Replacing a strut that has a coil spring around it requires the use of a spring compressor. A better alternative is a complete strut assembly that comes preassembled with a new spring and is ready to install. It saves time and trouble. Wheel alignment should always be checked after a strut replacement.
● SPRINGS — Support the vehicle’s weight at each wheel. Various types include coil, leaf, torsion bar and air. Leaf springs are typically used on the rear axle only. Air springs (rubber bladders filled with air) are used on some vehicles with electronically controlled suspensions. Metal springs can sag with age, causing undesirable changes in wheel alignment.
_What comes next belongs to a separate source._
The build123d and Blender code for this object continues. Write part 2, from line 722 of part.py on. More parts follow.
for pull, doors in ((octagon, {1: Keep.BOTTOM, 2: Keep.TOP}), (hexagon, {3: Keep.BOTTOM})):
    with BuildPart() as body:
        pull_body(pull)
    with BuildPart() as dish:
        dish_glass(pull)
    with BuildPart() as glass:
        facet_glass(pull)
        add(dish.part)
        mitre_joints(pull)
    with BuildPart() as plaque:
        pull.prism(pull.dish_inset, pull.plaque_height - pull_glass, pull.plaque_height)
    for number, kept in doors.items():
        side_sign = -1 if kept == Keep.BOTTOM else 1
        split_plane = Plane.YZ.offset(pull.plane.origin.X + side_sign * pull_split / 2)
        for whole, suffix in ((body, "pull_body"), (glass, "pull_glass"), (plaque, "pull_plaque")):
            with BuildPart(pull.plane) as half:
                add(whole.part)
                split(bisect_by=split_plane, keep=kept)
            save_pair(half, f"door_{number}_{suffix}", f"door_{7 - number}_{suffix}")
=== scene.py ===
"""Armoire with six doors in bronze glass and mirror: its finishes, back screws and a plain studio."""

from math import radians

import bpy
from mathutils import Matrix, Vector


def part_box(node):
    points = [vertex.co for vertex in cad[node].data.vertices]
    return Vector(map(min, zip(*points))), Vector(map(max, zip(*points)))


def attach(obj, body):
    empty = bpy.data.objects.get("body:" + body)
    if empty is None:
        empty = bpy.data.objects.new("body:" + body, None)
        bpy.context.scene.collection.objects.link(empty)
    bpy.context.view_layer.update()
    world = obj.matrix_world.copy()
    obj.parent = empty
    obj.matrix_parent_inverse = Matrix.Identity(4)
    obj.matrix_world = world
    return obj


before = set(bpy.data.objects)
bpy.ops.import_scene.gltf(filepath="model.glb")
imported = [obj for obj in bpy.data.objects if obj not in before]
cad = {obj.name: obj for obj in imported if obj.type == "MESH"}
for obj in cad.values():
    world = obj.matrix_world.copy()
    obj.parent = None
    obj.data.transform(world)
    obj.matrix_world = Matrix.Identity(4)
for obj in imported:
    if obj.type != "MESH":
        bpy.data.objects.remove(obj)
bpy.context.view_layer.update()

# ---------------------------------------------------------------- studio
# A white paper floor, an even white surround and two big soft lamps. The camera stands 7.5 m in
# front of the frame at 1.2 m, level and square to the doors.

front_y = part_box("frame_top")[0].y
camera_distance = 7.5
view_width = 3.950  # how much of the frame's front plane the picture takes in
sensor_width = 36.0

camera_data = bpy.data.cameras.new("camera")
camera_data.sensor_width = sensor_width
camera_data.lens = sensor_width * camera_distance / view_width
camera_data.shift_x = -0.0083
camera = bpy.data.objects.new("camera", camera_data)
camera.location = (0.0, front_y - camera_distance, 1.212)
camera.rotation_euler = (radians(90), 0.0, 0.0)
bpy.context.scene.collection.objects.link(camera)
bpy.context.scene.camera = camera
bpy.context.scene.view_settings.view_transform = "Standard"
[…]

Springs should be replaced when ride height is less than specifications. Heavy-duty or “overload” springs are stiffer and may be recommended to increase a vehicle’s load carrying capacity. “Variable rate” coil springs combine different coil spacing to increase load capacity without sacrificing ride comfort. Springs are usually replaced in pairs. Aftermarket air springs or helper springs also can be installed to increase load carrying capacity. Conventional spring conversion kits are available for many vehicles that have factory-equipped air ride suspensions.
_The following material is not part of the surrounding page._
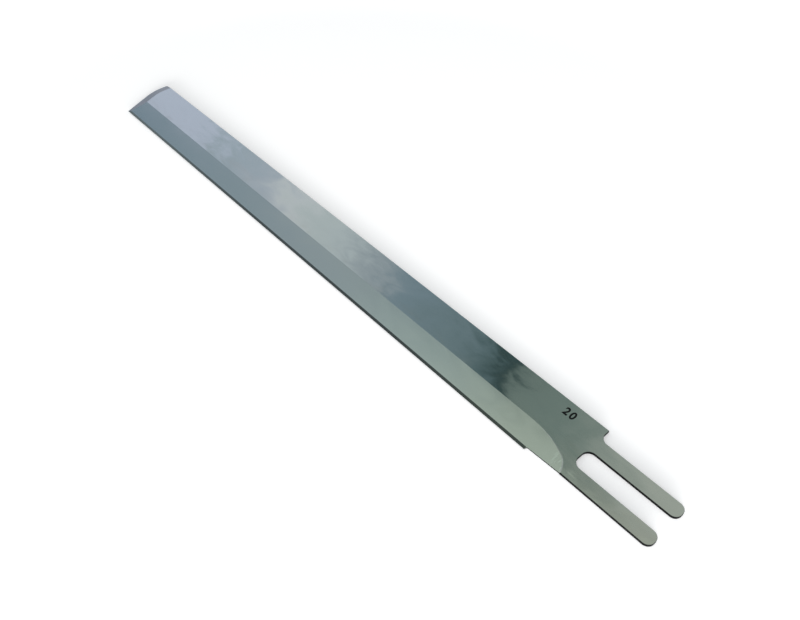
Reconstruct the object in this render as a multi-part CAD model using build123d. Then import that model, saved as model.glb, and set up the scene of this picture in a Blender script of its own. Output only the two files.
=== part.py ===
from build123d import *
import os
from math import atan, cos, radians, sin, tan

# Straight knife of a cloth cutting machine: one flat steel strip with a fork at one end.
# Sizes are millimetres, and angles are degrees. The blade lies flat on Z = 0.
# The fork points along +X, the tip along -X, the back of the blade along +Y
# and its cutting edge along -Y. The origin is the middle of the blade's length and width,
# on its underside.

# Strip
blade_thickness = 0.9
edge_break = 0.06  # chamfer that deburring leaves along the stamped edges

# Along the blade
edge_length = 203.2  # cutting edge, from the step at its heel to the point
relief_length = 10.9  # set-back line between that step and the end of the grind
grind_stop = 26.4  # ends of the fork to the end of the grind
tip_lead = 6.0  # how far the back of the tip stands out past the point

# Across the blade, from the cutting edge to the back
tang_set_back = 1.3  # edge line to the outer side of the lower tang
tang_width = 4.5  # each of the two equal tangs
slot_width = 6.15
shoulder_height = 3.75  # outer side of the upper tang to the back

# Fork
slot_depth = 26.5  # ends of the tangs to the closed end of the slot
slot_corner_radius = 2.3
tang_corner_radius = 2.0
shoulder_depth = 26.4  # ends of the tangs to the shoulder
shoulder_radius = 2.2

# Step where the cutting edge stops
step_height = 0.9
step_radius = 0.65

# Tip outline
square_end_height = 6.1  # back of the blade to the crossing of the square and the slanted end
tip_arc_radius = 17.0  # rounds that crossing
tip_corner_radius = 0.7  # corner of the tip at the back

# Main bevel, ground alike on both faces
bevel_width = 8.3  # edge line to the line where the bevel meets the flat
bevel_edge_thickness = 0.36  # thickness that the main bevel leaves behind the edge bevel
runout_gentle_radius = 27.8  # the run-out curve leaves the bevel line on this arc
runout_gentle_turn = 24.3  # and turns this far on it
runout_tight_radius = 6.7  # then turns down to the edge on this one
runout_wall_angle = 32.0  # between the run-out's wall and the flat

# Sharpened edges
edge_bevel_width = 0.85  # narrow bevel along the cutting edge
tip_bevel_width = 3.0  # bevel round the end of the tip
edge_land = 0.02  # thickness left at a sharpened edge

# Most of its free wall that a rounded corner takes
corner_share = 0.9

blade_width = tang_set_back + 2 * tang_width + slot_width + shoulder_height
heel_length = grind_stop + relief_length
overall_length = heel_length + edge_length + tip_lead
tip_lean = atan(tip_lead / (blade_width - square_end_height))
tip_end_wall = square_end_height - tip_arc_radius * tan(tip_lean / 2)
beyond = blade_width / 2  # how far the cutting bodies reach past the strip

mid_z = blade_thickness / 2
fork_end_x = overall_length / 2
grind_stop_x = fork_end_x - grind_stop
step_x = fork_end_x - heel_length
slot_end_x = fork_end_x - slot_depth
shoulder_x = fork_end_x - shoulder_depth
tip_end_x = -overall_length / 2
point_x = tip_end_x + tip_lead

edge_y = -blade_width / 2
back_y = blade_width / 2
step_y = edge_y + step_height
lower_tang_y = edge_y + tang_set_back
slot_low_y = lower_tang_y + tang_width
slot_high_y = slot_low_y + slot_width
fork_top_y = slot_high_y + tang_width
bevel_line_y = edge_y + bevel_width
square_end_y = back_y - square_end_height


def rounded(face, x, y, radius):
    """The face with its corner at x, y rounded."""
    return fillet(face.vertices().sort_by_distance(Vector(x, y, 0))[0], radius)


def blank_outline():
    """Plan of the strip before grinding, with the fork, the shoulder, the step and the tip."""
    corners = [
        (point_x, edge_y),
        (step_x, edge_y),
        (step_x, step_y),
        (grind_stop_x, lower_tang_y),
        (fork_end_x, lower_tang_y),
        (fork_end_x, slot_low_y),
        (slot_end_x, slot_low_y),
        (slot_end_x, slot_high_y),
        (fork_end_x, slot_high_y),
        (fork_end_x, fork_top_y),
        (shoulder_x, fork_top_y),
        (shoulder_x, back_y),
        (tip_end_x, back_y),
        (tip_end_x, square_end_y),
    ]
    face = make_face(Polyline(*corners, close=True))
    for y in (lower_tang_y, slot_low_y, slot_high_y, fork_top_y):
        face = rounded(face, fork_end_x, y, min(tang_corner_radius, corner_share * tang_width / 2))
    for y in (slot_low_y, slot_high_y):
        face = rounded(face, slot_end_x, y, min(slot_corner_radius, corner_share * slot_width / 2))
    face = rounded(face, shoulder_x, fork_top_y, min(shoulder_radius, corner_share * shoulder_height))
    face = rounded(face, step_x, step_y, min(step_radius, corner_share * step_height))
    face = rounded(face, tip_end_x, square_end_y, tip_arc_radius)
    return rounded(face, tip_end_x, back_y, min(tip_corner_radius, corner_share * tip_end_wall))


def blank():
    """The deburred strip, before grinding."""
    strip = extrude(blank_outline(), blade_thickness)
    levels = strip.edges().filter_by(Plane.XY).group_by(Axis.Z)
    return chamfer(levels[0] + levels[-1], edge_break)


def slope_cut(section, low_x, high_x):
    """A prism along X that takes everything above a sloping line, given as two points in Y, Z."""
    (low_y, low_z), (high_y, high_z) = section
    top_z = blade_thickness + beyond
    face = Plane.YZ * make_face(Polyline(*section, (high_y, top_z), (low_y, top_z), close=True))
    return Pos(low_x, 0, 0) * extrude(face, high_x - low_x)


def runout_face(inset):
    """Plan of what the wheel grinds, up to the bevel line and the run-out curve, less an inset."""
    line_y = bevel_line_y - inset
    gentle = runout_gentle_radius - inset
    tight = runout_tight_radius - inset
    turn = radians(runout_gentle_turn)
    spread = runout_gentle_radius - runout_tight_radius
    tight_x = grind_stop_x - runout_tight_radius
    gentle_x = tight_x - spread * sin(turn)
    gentle_y = bevel_line_y - runout_gentle_radius
    tight_y = gentle_y + spread * cos(turn)
    start = (gentle_x, line_y)
    join = (gentle_x + gentle * sin(turn), gentle_y + gentle * cos(turn))
    reach = (tight_x + tight, tight_y)
    far_x = tip_end_x - beyond
    low_y = min(tight_y, edge_y) - beyond
    curve = [
        Line((far_x, line_y), start),
        RadiusArc(start, join, gentle),
        RadiusArc(join, reach, tight),
        Polyline(reach, (reach[0], low_y), (far_x, low_y), (far_x, line_y)),
    ]
    return make_face(curve)


def main_bevel_cut():
    """What the wheel takes off the upper face: a shallow wedge that ends in a curved run-out."""
    rise = (blade_thickness - bevel_edge_thickness) / 2
    slope = rise / (bevel_width - edge_bevel_width)
    section = [
        (edge_y - beyond, blade_thickness - slope * (bevel_width + beyond)),
        (bevel_line_y + beyond, blade_thickness + slope * beyond),
    ]
    wedge = slope_cut(section, tip_end_x - beyond, fork_end_x + beyond)
    wall_run = mid_z / tan(radians(runout_wall_angle))
    levels = [
        Pos(0, 0, mid_z) * runout_face(wall_run),
        Pos(0, 0, blade_thickness + mid_z) * runout_face(-wall_run),
    ]
    return wedge & loft(levels, ruled=True)


def edge_bevel_cut():
    """What the final sharpening takes off above the cutting edge."""
    rise = (bevel_edge_thickness - edge_land) / 2
    slope = rise / edge_bevel_width
    edge_z = mid_z + edge_land / 2
    section = [
        (edge_y - beyond, edge_z - slope * beyond),
        (edge_y + beyond, edge_z + slope * beyond),
    ]
    return slope_cut(section, tip_end_x - beyond, step_x)


def tip_face(inset):
    """Plan of the blade's end, inset from the tip's outline and wide of the blade elsewhere."""
    end_x = tip_end_x + inset
    corner_y = square_end_y + inset * tan(tip_lean / 2)
    low_y = edge_y - beyond
    high_y = back_y + beyond
    low_x = end_x + (corner_y - low_y) * tan(tip_lean)
    inner_x = point_x + 2 * tip_bevel_width + 2 * beyond
    corners = [(end_x, corner_y), (low_x, low_y), (inner_x, low_y), (inner_x, high_y), (end_x, high_y)]
    face = make_face(Polyline(*corners, close=True))
    return rounded(face, end_x, corner_y, tip_arc_radius - inset)


def tip_bevel_cut():
    """What the final sharpening takes off above the outline of the tip."""
    low_z = mid_z + edge_land / 2
    high_z = blade_thickness + edge_break
    spread = tip_bevel_width / (blade_thickness - low_z)
    levels = [
        Pos(0, 0, low_z) * tip_face(0),
        Pos(0, 0, high_z) * tip_face(spread * (high_z - low_z)),
    ]
    length = tip_lead + 2 * tip_bevel_width + 2 * beyond
    corner = (Align.MIN, Align.CENTER, Align.MIN)
    block = Box(length, blade_width + beyond, high_z - low_z, align=corner)
    return Pos(tip_end_x - beyond, 0, low_z) * block - loft(levels, ruled=True)


def ground_blade():
    """The strip with its bevels, ground alike on the two faces."""
    blade = blank()
    middle = Plane.XY.offset(mid_z)
    for cut in (main_bevel_cut(), edge_bevel_cut(), tip_bevel_cut()):
        blade = blade - cut - mirror(cut, about=middle)
    return blade


os.makedirs("parts", exist_ok=True)
export_step(ground_blade(), "parts/blade.step")
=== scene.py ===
import bpy
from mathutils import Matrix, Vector


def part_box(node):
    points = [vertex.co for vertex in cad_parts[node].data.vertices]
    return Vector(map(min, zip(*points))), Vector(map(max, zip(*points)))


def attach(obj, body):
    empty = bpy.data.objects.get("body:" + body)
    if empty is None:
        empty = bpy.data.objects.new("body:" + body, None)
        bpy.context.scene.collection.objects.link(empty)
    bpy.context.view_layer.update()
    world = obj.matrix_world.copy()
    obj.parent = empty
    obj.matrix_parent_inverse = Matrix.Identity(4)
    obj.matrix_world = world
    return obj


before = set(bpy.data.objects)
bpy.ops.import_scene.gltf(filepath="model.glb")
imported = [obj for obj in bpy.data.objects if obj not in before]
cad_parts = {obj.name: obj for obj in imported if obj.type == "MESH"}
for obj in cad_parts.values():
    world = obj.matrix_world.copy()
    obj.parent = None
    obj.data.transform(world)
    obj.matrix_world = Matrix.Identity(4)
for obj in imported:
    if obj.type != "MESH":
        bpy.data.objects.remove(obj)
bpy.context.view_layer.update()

MM = 0.001
WHITE = (1.0, 1.0, 1.0)
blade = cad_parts["blade"]
low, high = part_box("blade")

# Places of a Mix node's two values and of its result among its sockets
MIX_SOCKETS = {"RGBA": (6, 7, 2), "FLOAT": (2, 3, 0)}

# Camera, as the outline of the blade in the photograph gives it
CAMERA_PLACE = Vector((0.15005, -0.10857, 0.17208))
CAMERA_AIM = Vector((0.02897, -0.00130, 0.0))
LENS = 36.23
SENSOR = 36.0
NEAR_LIMIT = 10 * MM

# Steel of the blade's faces. The flat is mirror-like, and the bevels are ground a little duller.
FLAT_STEEL = (0.59, 0.60, 0.60)
BEVEL_STEEL = (0.47, 0.49, 0.49)
RUNOUT_STEEL = (0.44, 0.49, 0.45)
TIP_STEEL = (0.25, 0.28, 0.335)
STAMPED_WALL = (0.004, 0.005, 0.005)
FLAT_ROUGHNESS = 0.09
BEVEL_ROUGHNESS = 0.15
TIP_ROUGHNESS = 0.3
EDGE_ROUGHNESS = 0.24
WALL_ROUGHNESS = 0.5

# Steel of the edge bevel, by the share of the blade's length from its tip, with its dark shade painted
# in
# Painted shade: these near-black tones, and how they change along the blade, stand for the dark
# surroundings the edge mirrors
EDGE_STEEL_WITH_PAINTED_SHADE = [
    (0.04, (0.155, 0.194, 0.203)),
    (0.42, (0.084, 0.103, 0.107)),
    (0.62, (0.073, 0.089, 0.089)),
    (0.82, (0.080, 0.100, 0.087)),
]

# Short light marks that the wheel leaves across the main bevel where it lifts off. Their size,
# and the run in which they begin, are in millimetres, the latter from the blade's middle.
LIFT_MARK_STEEL = (0.56, 0.59, 0.60)
LIFT_MARK_SIZE = (0.7, 2.2, 2.2)
LIFT_MARK_DETAIL = 1.0
LIFT_MARK_TWIST = 0.4
LIFT_MARK_SPOTS = (0.52, 0.72)
LIFT_MARKS_FROM = (89.5, 95.5)

# How level each kind of face lies: the height of its normal, which is one on the flat
FACE_LEVELS = {
    "main bevel": (0.9985, 0.9997),
    "tip bevel": (0.986, 0.992),
    "edge bevel": (0.975, 0.985),
    "run-out": (0.80, 0.90),
    "wall": (-0.1, 0.75),
}

# Lean that grinding by hand leaves in the faces, and the size of its spots in millimetres
FLAT_WAVES = 0.048
FLAT_STREAKS = 0.010
BEVEL_WAVES = 0.024
BEVEL_STREAKS = 0.004
WAVE_SIZE = (14.0, 8.0, 8.0)
WAVE_DETAIL = 2.5
WAVE_TWIST = 1.6
STREAK_SIZE = (3.0, 0.6, 0.6)
STREAK_DETAIL = 2.0
STREAK_TWIST = 0.3

# Part of the noise that the waves and streaks are cut from, its mean, and what lies level in it
WAVES_FROM = (11.0, 7.0, 31.0)
NOISE_MEAN = (0.5, 0.5, 0.5)
LEVEL_PART = (1.0, 1.0, 0.0)

# Size mark: plain figures for the blade's length class, etched on the flat near the fork
MARK_FIGURES = "20"
MARK_WIDTH = 3.65 * MM
MARK_HEIGHT = 2.75 * MM
MARK_THICKNESS = 0.006 * MM
MARK_TO_FORK_END = 34.75 * MM
MARK_TO_BACK = 2.0 * MM
MARK_SPACING = 1.3
MARK_BOLDNESS = 0.035
MARK_CURVE_STEPS = 6
MARK_BLACK = (0.003, 0.004, 0.004)
MARK_ROUGHNESS = 0.6
MARK_SHEEN = 0.15

# Floor, lifted to white where it is seen straight or mirrored, and wholly so away from the blade
FLOOR_COLOUR = (0.82, 0.82, 0.82)
FLOOR_REACH = 3.0
FLOOR_LEVEL = -0.02 * MM
FLOOR_LIFT = 0.319
FLOOR_FADE = (0.15, 0.3)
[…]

● BALL JOINTS — Connect the control arms to the steering knuckle. The joint has a ball-and-socket construction. The ball stud may ride against a metal gusher bearing, or a highly polished polymer bushing to reduce friction. Most low-friction ball joints are sealed and do not have a grease fitting for lubrication. Ball joints with a metal gusher bearing do have a grease fitting and must be lubricated periodically to flush out contaminants and keep the joint working smoothly. SLA (short-long arm) suspensions on rear-wheel drive vehicles have four ball joints: two upper and two lower on each side. Vehicles with front strut suspensions only have two lower ball joints. Some FWD cars also have ball joints in the rear suspension. Some ball joints are “load bearing” joints and carry most of the vehicles weight. Others are “non-load bearing” joints and support almost no weight. Because of the pounding they take, load bearing ball joints usually wear at a much faster rate than non-load bearing joints. Excessive joint play can cause suspension noise and undesirable changes in wheel alignment.
● STEERING RACK — Most vehicles today have rack and pinion steering that uses a pinion gear on the end of the steering input shaft to move a horizontal bar (rack) sideways. The rack is connected to the tie rods with sockets, which are enclosed in rubber bellows. The linkage has outer tie rod ends only. On some GM applications, a “center-mount” rack is used where the tie rods bolt to the center of the rack rather than the ends. Worn inner sockets can cause steering looseness and tire wear. Wear in a hydraulic power steering rack control valve housing can increase steering effort. Fluid inside the bellows indicates leaky seals and a need to replace the rack. Many newer cars are now equipped with electronic power steering that uses an electric motor on the rack or input shaft to provide steering assist.
● STEERING BOX — Older vehicles may have a recirculating ball steering gear in which ball bearings turn against the worn gear to move the steering linkage. The steering box is connected to the steering linkage with a pitman arm. An idler arm supports the other side of the linkage, which includes a center link, inner and outer tie rod ends and tie rods. Steering wander and looseness can result if the idler arm bushing is worn.
● POWER STEERING PUMP — Provides hydraulic pressure to assist power steering. May also provide hydraulic pressure for power brakes (Hydroboost applications). The pump is belt-driven by the engine. Noise and leaks are common problems that require replacing the pump. If the replacement pump does not come with a pulley, the pulley will have to be removed from the old pump and installed on the new one. The power steering fluid should also be changed when a new pump is installed.
● POWER STEERING HOSE — Carries high-pressure fluid from the steering pump to the rack or steering box, and low-pressure fluid back to the pump reservoir. Hose leaks allow fluid to leak out of the system. Replacement hoses may be pre-made or assembled using various end fittings crimped onto hose.
● POWER STEERING FLUID — A special type of fluid used in the power steering system. Some vehicles use automatic transmission fluid (ATF) in the power steering system, but most require a special fluid with additives for the seals. A low fluid level almost always means the system has a leak (check the hoses and steering rack or gear box). The fluid should always be changed when replacing a power steering rack or pump.
● TIE ROD ENDS — Flexible sockets that connect the steering linkage tie rods to arms on the steering knuckles. If worn, can cause steering looseness and tire wear. Left and right side tie rod ends are usually different and may have reversed threads.
● IDLER ARMS — Used in recirculating ball/parallelogram steering systems to maintain the proper alignment of the steering linkage. Mounted on the opposite side from the steering box and pitman arm, the idler arm pivots when the wheels are steered. Wear or looseness in the idler arm can cause steering play and wander.
● CONTROL ARM BUSHINGS — Provide support and cushion the hinge points of the control arms. Usually synthetic rubber (though some are plastic or metal), bushings can wear, crush or crack with age causing undesirable changes in wheel alignment. Some aftermarket replacement bushings are hard urethane plastic to firm up the suspension for improved handling performance.